By this time, it had become obvious that the original method of land purchase authorized by the 1918 appropriations by contract to a particular Indian purchaser-not only was inconsistent with the new federal policy of encouraging the preservation of Indian communities with commonly held lands, but also was not providing the Mississippi Choctaws with the benefits intended. See H. R. Rep. No. 194, 76th Cong., 1st Sess. (1939). In 1939, Congress passed an Act providing essentially that title to all the lands previously purchased for the Mississippi Choctaws would be "in the United States in trust for such Choctaw Indians of one-half or more Indian blood, resident in Mississippi, as shall be designated by the Secretary of the Interior." Ch. 235, 53 Stat. 851. In December 1944, the Assistant Secretary of the Department of the Interior officially proclaimed all the lands then purchased in aid of the Choctaws in Mississippi, totaling at that time more than 15,000 acres, to be a reservation. 9 Fed.
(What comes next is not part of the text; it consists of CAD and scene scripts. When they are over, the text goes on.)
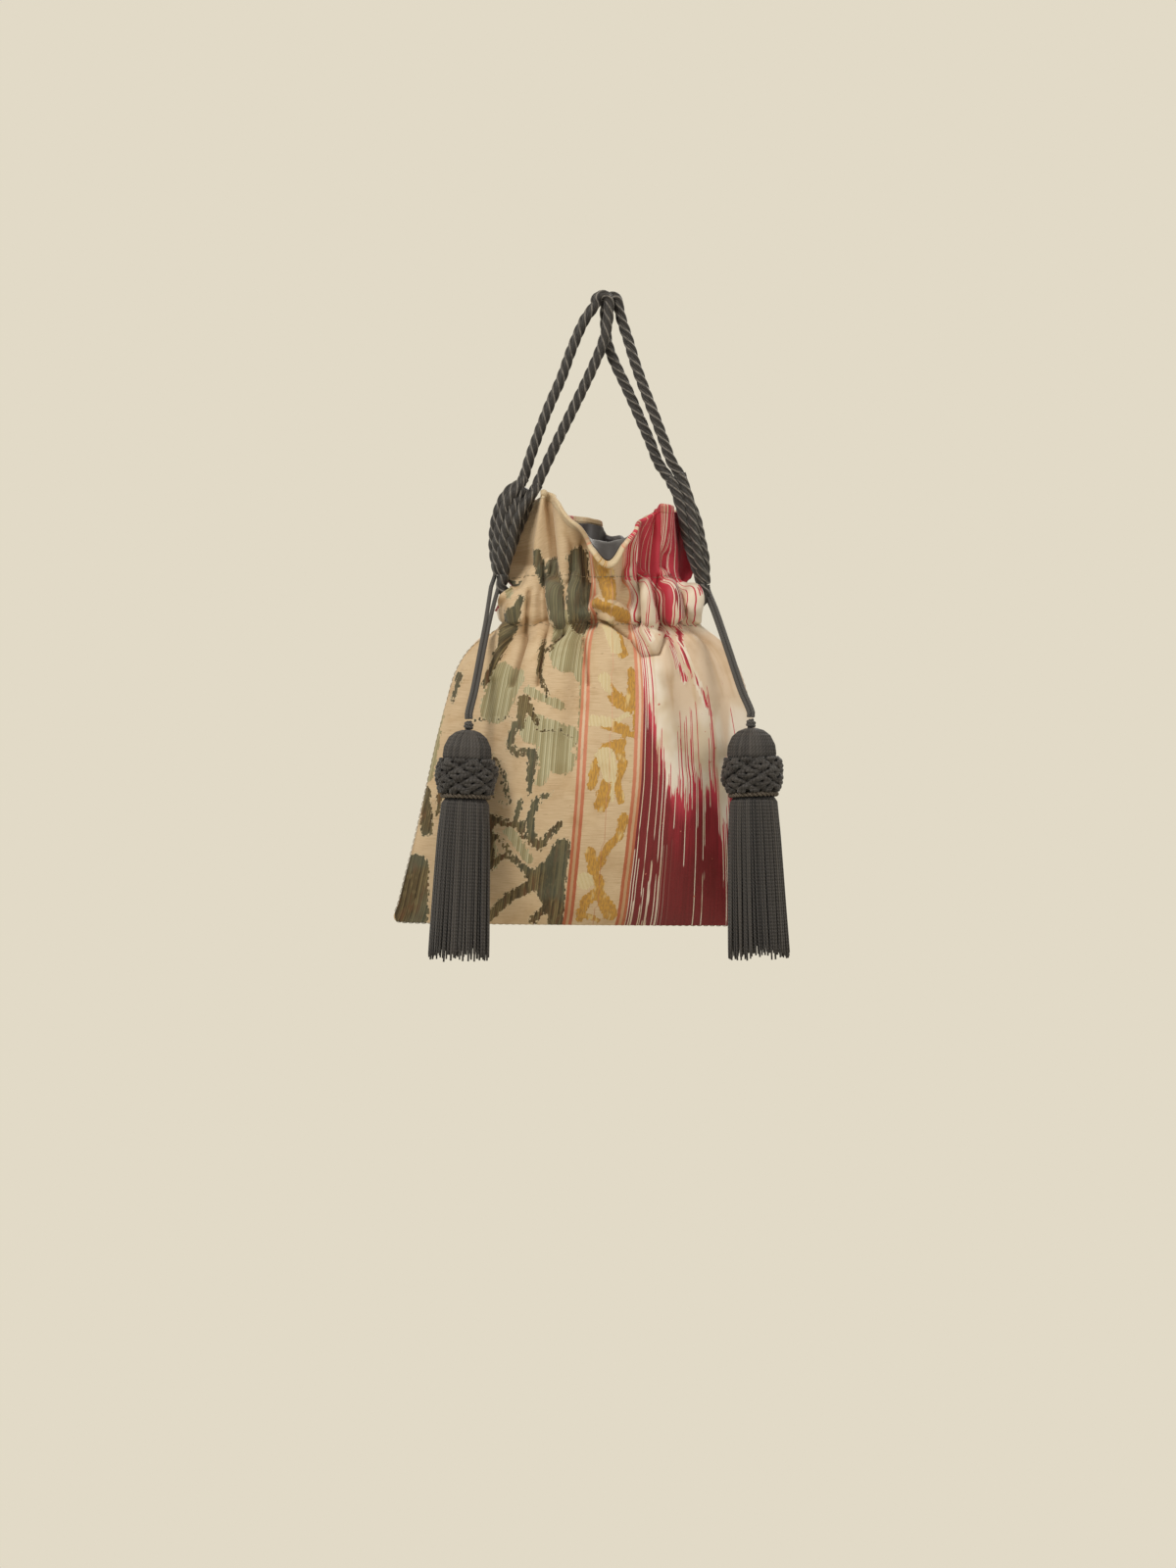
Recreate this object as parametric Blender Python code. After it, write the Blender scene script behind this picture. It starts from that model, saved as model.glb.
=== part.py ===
"""A lined drawstring pouch of woven cloth, hung by the two ropes that draw it shut, with two tassels.

Metres, +Z up. The origin is the point that the pouch hangs from, under the bend of both handles.
The front faces -Y. Left and right are as seen from the front.
"""

import math

import bpy
import numpy as np
from mathutils import Vector

# Stuff that the pouch is made of
ROPE = 0.0052  # diameter of the twisted rope
THIN_CORD = 0.0032  # both strands of a tassel's cord together
CLOTH = 0.0012  # outer cloth
LINING = 0.0006
GAP = 0.0003  # between pieces that touch
RUN_GAP = 0.0009  # where a thin cord swings under its knot, and a tassel under its cord

# The bag below the channel
NECK_CENTRE = -0.003  # the neck hangs a little left of the hook
BOTTOM_Z = -0.3308
BOTTOM_LEFT = -0.1125
BOTTOM_RIGHT = 0.0915
BODY_DEPTH = 0.029  # from the seams to the front, and to the back
CORNER_LIFT = 0.0035
BOTTOM_SLOPE = 0.0025  # how far the right of the bottom seam hangs lower than the left

# The channel that the ropes run in
CHANNEL_TOP = -0.1475
CHANNEL_HEIGHT = 0.0250
NECK_WIDTH = 0.0910  # of the ring that the ropes follow
NECK_DEPTH = 0.0360
NECK_ROUND = 1.5  # 1 is an ellipse, 2 comes to a point at the sides
STITCH_WIDTH = 0.0770  # of the ring of stitches over the channel
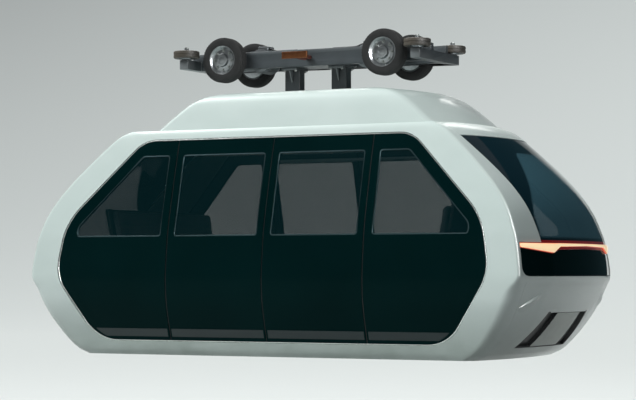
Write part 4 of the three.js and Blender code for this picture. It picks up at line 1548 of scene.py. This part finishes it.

Reg. 14907.14

In April 1945, again as anticipated by the Indian Reorganization Act, § 16, 48 Stat. 987, 25 U. S. C. § 476 (1976 ed.), the Mississippi Band of Choctaw Indians adopted a constitution and bylaws; these were duly approved by the appropriate federal authorities in May 1945.15

14 By its language, the 1939 Act affected only those lands that were "not under contract for resale to Choctaw Indians, or on which existing contracts of resale may hereafter be canceled." The 1944 Proclamation of Reservation recited specifically that it was issued "by virtue of the authority contained in the act of June 21, 1939, and in section 7 of the act of June 18, 1934," and that no such acquired lands were covered by any outstanding contract "for the resale of any part thereof to any Choctaw or other Indian."

15 This constitution has since been amended in response to the Indian Civil Rights Act of 1968, 25 U. S. C. § 1301 et seq. (1976 ed.).